Provided data -
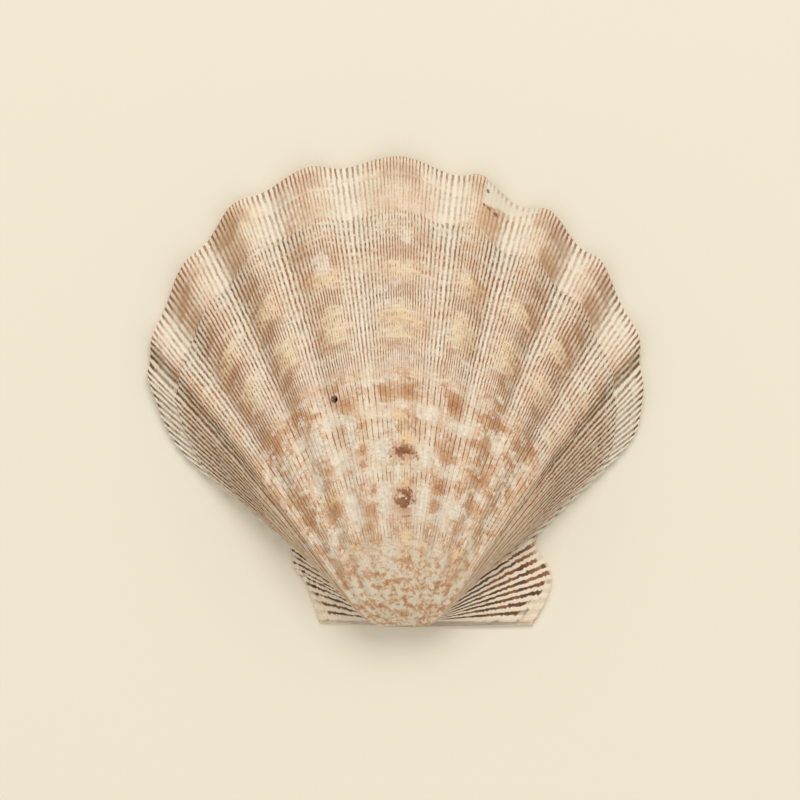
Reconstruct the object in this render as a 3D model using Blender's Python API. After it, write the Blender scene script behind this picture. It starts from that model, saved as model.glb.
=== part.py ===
"""One valve of a broad-ribbed scallop, lying on its rim with its outside up.

A scallop grows by a rule, and the shape follows it. The free edge keeps its form while it gets
larger and swings about the hinge line, so a point of the surface is a point of the final edge,
scaled by a growth ratio from 0 (the beak) to 1 (today's edge) and turned about X by an angle that
goes with the logarithm of that ratio. The ribs, the steep flanks, the creases beside the ears and
the curled beak all come from this one rule.

Sizes are in millimetres, measured from the beak: X along the hinge, Y across the fan, Z up.
"""

import math

import bpy
from mathutils import Matrix, Vector

MM = 0.001

# Edge of the disc, seen from above, every half rib from the left notch to the right notch.
# Whole rib numbers are crests and halves are troughs; rib 0 is the middle one.
LAST_RIB = 6.5
DISC_EDGE = (
    (-18.5, 12.2), (-25.7, 18.2), (-36.2, 27.6), (-41.0, 38.0), (-41.1, 41.9), (-40.7, 45.6),
    (-38.9, 49.9), (-35.8, 57.3), (-31.9, 61.2), (-27.7, 67.2), (-22.6, 69.4), (-15.6, 73.3),
    (-9.5, 73.3), (-0.5, 75.1), (8.2, 72.2), (12.9, 72.0), (18.5, 67.5), (23.9, 66.2),
    (28.5, 60.6), (32.1, 58.1), (35.3, 51.4), (38.2, 45.7), (38.4, 41.2), (38.9, 36.9),
    (37.1, 29.3), (29.2, 20.9), (21.0, 13.0),
)

# Free edges of the two ears, from the hinge corner to the notch and from the notch to the corner.
PLATE_DEPTH = 1.8
LEFT_EAR = ((-13.5, 0.0), (-14.2, PLATE_DEPTH), (-15.2, 4.4), (-16.2, 6.6), (-17.8, 8.6), (-18.1, 10.2))
RIGHT_EAR = ((22.3, 10.9), (23.7, 8.9), (24.2, 7.0), (23.7, 4.8), (22.4, PLATE_DEPTH), (21.0, -0.2))

# Back edge of the hinge, seen from above.
HINGE_BACK = (
    (-13.5, -0.2), (-10.2, -0.4), (-5.3, -0.7), (-2.5, -0.9), (0.0, -1.0),
    (3.0, -1.0), (8.0, -0.9), (14.0, -0.8), (21.0, -0.6),
)

# Growth: how fast the shell swings about the hinge, how much faster its flanks did so while it
# was small (less inside, where the wall has thickened), the swing that the beak levels off at, how
# abruptly it does, and where the surfaces stop at the beak.
CURL_MIDDLE = 0.66
CURL_SIDE = 0.52
EARLY_OUTSIDE = 0.14
EARLY_INSIDE = 0.06
LAST_SWING = 1.75
LEVELLING = 8.0
BEAK_RATIO = 0.05
HOLLOW_RATIO = 0.12

# Wall: its height at the edge and at the back of the hinge, and how far the inner edge is set in.
EDGE_HEIGHT = 1.2
HINGE_HEIGHT = 0.8
EDGE_INSET = 0.9

# Ribs: height from trough to crest at the edge, and how broad the crests are.
RIB_HEIGHT = 2.0
CREST_POWER = 0.75
INSIDE_SHARE = 0.85

# Growth stops: the ratio at which growth paused, and how deep the step is outside it.
GROWTH_STOPS = ((0.885, 0.40), (0.73, 0.25), (0.62, 0.22))
STEP_FADE = 0.04
STEP_ROW_GAP = 0.005

# Spalled patch at the edge between ribs 1 and 2.
SPALL_RIB = 1.5
SPALL_HALF_WIDTH = 0.5
SPALL_RATIO = 0.955
SPALL_DEPTH = 0.35

# Hole bored by a snail, right through the wall.
BORE_AT = (-10.9, 35.8)
BORE_RADIUS = 0.55
BORE_TOP = 22.0
BORE_LENGTH = 14.0
BORE_SIDES = 12

# Fineness of the faceted surface, and how near two places on an ear count as the same.
STEPS_PER_RIB = 8
OUTSIDE_ROWS = 25
INSIDE_ROWS = 12
ROW_POWER = 1.35
SHARP_ANGLE = math.radians(40.0)
CLOSE = 0.01


def smooth_step(value, low, high):
    share = min(max((value - low) / (high - low), 0.0), 1.0)
    return share * share * (3.0 - 2.0 * share)


def disc_point(rib):
    """Place of the disc's edge at a rib number, on a smooth curve through DISC_EDGE."""
    step = (rib + LAST_RIB) * 2.0
    last = len(DISC_EDGE) - 1
    start = min(int(step), last - 1)
    share = step - start
    before, here, there, after = (
        Vector(DISC_EDGE[min(max(start + offset, 0), last)]) for offset in (-1, 0, 1, 2)
    )
    slope_here = (there - before) * 0.5
    slope_there = (after - here) * 0.5
    square = share * share
    cube = square * share
    return (
        here * (2.0 * cube - 3.0 * square + 1.0)
        + slope_here * (cube - 2.0 * square + share)
        + there * (3.0 * square - 2.0 * cube)
        + slope_there * (cube - square)
    )


def rib_rise(rib):
    """Height of the edge above its troughs; the ribs fade out on the flanks."""
    wave = (0.5 + 0.5 * math.cos(2.0 * math.pi * rib)) ** CREST_POWER
    return RIB_HEIGHT * wave * (1.0 - smooth_step(abs(rib), 3.5, 6.0))


def swing(rib, ratio, early):
    """Turn about the hinge line since the shell had this ratio of its size."""
    age = math.log(1.0 / ratio)
    side = smooth_step(abs(rib), 1.5, 5.5)
    curl = CURL_MIDDLE + (CURL_SIDE - CURL_MIDDLE) * side + early * side * age
    turn = curl * age
    turn /= (1.0 + (turn / LAST_SWING) ** LEVELLING) ** (1.0 / LEVELLING)
    return Matrix.Rotation(turn, 3, 'X')


def outer_columns():
    """Rib number and edge point of each line that runs from the edge to the beak."""
    columns = [(-LAST_RIB - 1.0, Vector((x, y, 0.0))) for x, y in LEFT_EAR]
    count = int(2.0 * LAST_RIB * STEPS_PER_RIB)
    for index in range(count + 1):
        rib = -LAST_RIB + index / STEPS_PER_RIB
        x, y = disc_point(rib)
        columns.append((rib, Vector((x, y, rib_rise(rib)))))
    columns += [(LAST_RIB + 1.0, Vector((x, y, 0.0))) for x, y in RIGHT_EAR]
    return columns


def inward(points):
    """Level directions into the outline that the points follow clockwise."""
    directions = []
    for index in range(len(points)):
        before = points[max(index - 1, 0)]
        after = points[min(index + 1, len(points) - 1)]
        along = (after - before).to_2d().normalized()
        directions.append(Vector((along.y, -along.x, 0.0)))
    return directions


def inner_columns(columns):
    """Rib number, edge point and inset of the hollow's lines, measured from the front of the plate."""
    directions = inward([point for rib, point in columns])
    inner = []
    for index, (rib, point) in enumerate(columns):
        on_ear = abs(rib) > LAST_RIB
        edge = Vector((point.x, point.y - PLATE_DEPTH, point.z * INSIDE_SHARE))
        inset = directions[index] * EDGE_INSET
        if on_ear and edge.y < -CLOSE:
            continue
        if not on_ear and (index - len(LEFT_EAR)) % 2:
            continue
        if on_ear and edge.y < CLOSE:
            edge.y = 0.0
            inset.y = 0.0
        inner.append((rib, edge, inset))
    return inner


def growth_ratios(rows, smallest):
    """Ratios from the edge to the beak, closer together near the beak."""
    return [smallest + (1.0 - smallest) * (1.0 - row / rows) ** ROW_POWER for row in range(rows + 1)]


def step_depth(ratio):
    """How far the surface lies below its smooth course just outside a growth stop."""
    depth = 0.0
    for stop, drop in GROWTH_STOPS:
        if ratio > stop:
            depth += drop * math.exp((stop - ratio) / STEP_FADE)
    return depth


def spall_depth(rib, ratio):
    across = 1.0 - smooth_step(abs(rib - SPALL_RIB), 0.6 * SPALL_HALF_WIDTH, SPALL_HALF_WIDTH)
    return SPALL_DEPTH * across * smooth_step(ratio, SPALL_RATIO, SPALL_RATIO + 0.02)


def outside_grid():
    """Columns of points over the outside, each from the edge to the beak."""
    columns = outer_columns()
    ratios = set(growth_ratios(OUTSIDE_ROWS, BEAK_RATIO))
    for stop, drop in GROWTH_STOPS:
        ratios |= {stop, stop + STEP_ROW_GAP}
    ratios = sorted(ratios, reverse=True)
    smooth = []
    for rib, edge in columns:
        smooth.append([swing(rib, ratio, EARLY_OUTSIDE) @ (edge * ratio) for ratio in ratios])
    grid = []
    for index, (rib, edge) in enumerate(columns):
        left = smooth[max(index - 1, 0)]
        right = smooth[min(index + 1, len(smooth) - 1)]
        line = []
        for row, ratio in enumerate(ratios):
            outward = smooth[index][max(row - 1, 0)] - smooth[index][min(row + 1, len(ratios) - 1)]
            normal = (right[row] - left[row]).cross(outward).normalized()
            depth = ratio * step_depth(ratio) + spall_depth(rib, ratio)
            lift = Vector((0.0, 0.0, EDGE_HEIGHT))
            line.append(smooth[index][row] - normal * depth + lift)
        grid.append(line)
    return grid


def hollow_grid():
    """Columns of points over the hollow, each from the edge to the umbo."""
    ratios = growth_ratios(INSIDE_ROWS, HOLLOW_RATIO)
    front = Vector((0.0, PLATE_DEPTH, 0.0))
    grid = []
    for rib, edge, inset in inner_columns(outer_columns()):
        line = []
        for ratio in ratios:
            point = edge * ratio + inset * math.sqrt(ratio)
            line.append(front + swing(rib, ratio, EARLY_INSIDE) @ point)
        grid.append(line)
    return grid


class ShellMesh:
    """Collects points and faces for one closed mesh."""

    def __init__(self):
        self.points = []
        self.faces = []

    def add(self, points):
        start = len(self.points)
        self.points += [tuple(point) for point in points]
        return list(range(start, len(self.points)))

    def grid(self, columns, tip, flip):
        """Faces between neighbouring columns, closed by a fan at the tip."""
        for left, right in zip(columns, columns[1:]):
            quads = list(zip(left, right, right[1:], left[1:]))
            self.faces += [tuple(reversed(quad)) if flip else quad for quad in quads]
            fan = (left[-1], right[-1], tip)
            self.faces.append(tuple(reversed(fan)) if flip else fan)

    def strip(self, first, second):
        """Triangles between two chains of points, in step with each chain's length."""
        first_at = self.shares(first)
        second_at = self.shares(second)
        i = 0
        j = 0
        while i < len(first) - 1 or j < len(second) - 1:
            first_next = first_at[i + 1] if i < len(first) - 1 else math.inf
            second_next = second_at[j + 1] if j < len(second) - 1 else math.inf
            if first_next <= second_next:
                self.faces.append((first[i], first[i + 1], second[j]))
                i += 1
            else:
                self.faces.append((first[i], second[j + 1], second[j]))
                j += 1

    def shares(self, chain):
        """Share of the chain's length that each of its points has reached."""
        lengths = [0.0]
        for start, end in zip(chain, chain[1:]):
            lengths.append(lengths[-1] + (Vector(self.points[end]) - Vector(self.points[start])).length)
        return [length / lengths[-1] for length in lengths]


def build_shell():
    """The closed wall: outside, rim, hollow, hinge plate and back of the hinge."""
    shell = ShellMesh()
    outside = [shell.add(line) for line in outside_grid()]
    beak = shell.add([(0.0, 0.0, EDGE_HEIGHT)])[0]
    hollow = [shell.add(line) for line in hollow_grid()]
    umbo = shell.add([(0.0, PLATE_DEPTH, 0.0)])[0]
    back_top = shell.add([(x, y, HINGE_HEIGHT) for x, y in HINGE_BACK])
    back_foot = shell.add([(x, y, 0.0) for x, y in HINGE_BACK])

    shell.grid(outside, beak, flip=True)
    shell.grid(hollow, umbo, flip=False)

    outer_edge = [back_top[0]] + [line[0] for line in outside] + [back_top[-1]]
    inner_edge = [back_foot[0]] + [line[0] for line in hollow] + [back_foot[-1]]
    shell.strip(outer_edge, inner_edge)

    hinge_top = outside[0] + [beak] + outside[-1][::-1]
    plate_front = hollow[0] + [umbo] + hollow[-1][::-1]
    shell.strip(back_top, hinge_top)
    shell.strip(back_foot, back_top)
    shell.strip(plate_front, back_foot)
    return shell


def shell_material():
    material = bpy.data.materials.new("ribbed_shell")
    material.use_nodes = True
    surface = material.node_tree.nodes["Principled BSDF"]
    surface.inputs["Base Color"].default_value = (0.60, 0.45, 0.33, 1.0)
    surface.inputs["Roughness"].default_value = 0.55
    surface.inputs["Metallic"].default_value = 0.0
    return material


def add_valve(parent):
    shell = build_shell()
    mesh = bpy.data.meshes.new("valve")
    scaled = [(x * MM, y * MM, z * MM) for x, y, z in shell.points]
    mesh.from_pydata(scaled, [], shell.faces)
    mesh.update()
    mesh.shade_smooth()
    mesh.set_sharp_from_angle(angle=SHARP_ANGLE)
    mesh.materials.append(shell_material())
    valve = bpy.data.objects.new("valve", mesh)
    bpy.context.scene.collection.objects.link(valve)
    valve.parent = parent
    return valve


def add_bore(valve):
    """A snail's bore hole, cut straight down through the wall."""
    bpy.ops.mesh.primitive_cylinder_add(
        vertices=BORE_SIDES, radius=BORE_RADIUS * MM, depth=BORE_LENGTH * MM,
        location=(BORE_AT[0] * MM, BORE_AT[1] * MM, (BORE_TOP - BORE_LENGTH / 2.0) * MM),
    )
    cutter = bpy.context.active_object
    cutter.name = "bore_cutter"
    cutter.parent = valve
    cutter.hide_render = True
    cutter.display_type = 'WIRE'
    cut = valve.modifiers.new("bore", 'BOOLEAN')
    cut.operation = 'DIFFERENCE'
    cut.solver = 'EXACT'
    cut.object = cutter


def centre_over_origin(parent, mesh):
    """Put the beak where the middle of the valve's outline comes over the origin."""
    xs = [vertex.co.x for vertex in mesh.vertices]
    ys = [vertex.co.y for vertex in mesh.vertices]
    parent.location = (-(min(xs) + max(xs)) / 2.0, -(min(ys) + max(ys)) / 2.0, 0.0)


def main():
    for old in list(bpy.data.objects):
        bpy.data.objects.remove(old, do_unlink=True)
    beak = bpy.data.objects.new("beak", None)
    bpy.context.scene.collection.objects.link(beak)
    valve = add_valve(beak)
    add_bore(valve)
    centre_over_origin(beak, valve.data)


main()
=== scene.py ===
"""Dressed model of one broad-ribbed scallop valve, seen from straight above on a pale floor.

Outside, rim, hollow and hinge plate are one closed skin. Each of its points keeps a point of the
shell's edge and a growth ratio, and a node tree grows the shell from them: it scales the edge
point, swings it about the hinge line, and cuts the threads, growth steps and spalled patch.
"""

import math

import bpy
import numpy as np
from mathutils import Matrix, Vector, kdtree


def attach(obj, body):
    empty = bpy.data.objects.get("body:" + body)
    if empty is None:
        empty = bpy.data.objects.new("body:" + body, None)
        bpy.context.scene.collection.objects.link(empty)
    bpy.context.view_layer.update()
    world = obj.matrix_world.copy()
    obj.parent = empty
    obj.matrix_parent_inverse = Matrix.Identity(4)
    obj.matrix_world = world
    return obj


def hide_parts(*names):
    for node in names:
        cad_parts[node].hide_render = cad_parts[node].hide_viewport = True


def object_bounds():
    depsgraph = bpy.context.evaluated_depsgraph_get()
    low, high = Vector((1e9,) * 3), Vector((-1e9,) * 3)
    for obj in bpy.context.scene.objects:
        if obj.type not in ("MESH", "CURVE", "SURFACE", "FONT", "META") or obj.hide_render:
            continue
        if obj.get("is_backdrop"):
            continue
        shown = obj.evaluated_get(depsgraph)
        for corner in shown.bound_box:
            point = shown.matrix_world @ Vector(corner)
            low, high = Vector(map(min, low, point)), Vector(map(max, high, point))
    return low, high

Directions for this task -
Every line from the one containing "depsgraph = bpy.context.evaluated_depsgraph_get()" through the last line must be copied exactly; leave out the rest.

Result for this task -
    depsgraph = bpy.context.evaluated_depsgraph_get()
    low, high = Vector((1e9,) * 3), Vector((-1e9,) * 3)
    for obj in bpy.context.scene.objects:
        if obj.type not in ("MESH", "CURVE", "SURFACE", "FONT", "META") or obj.hide_render:
            continue
        if obj.get("is_backdrop"):
            continue
        shown = obj.evaluated_get(depsgraph)
        for corner in shown.bound_box:
            point = shown.matrix_world @ Vector(corner)
            low, high = Vector(map(min, low, point)), Vector(map(max, high, point))
    return low, high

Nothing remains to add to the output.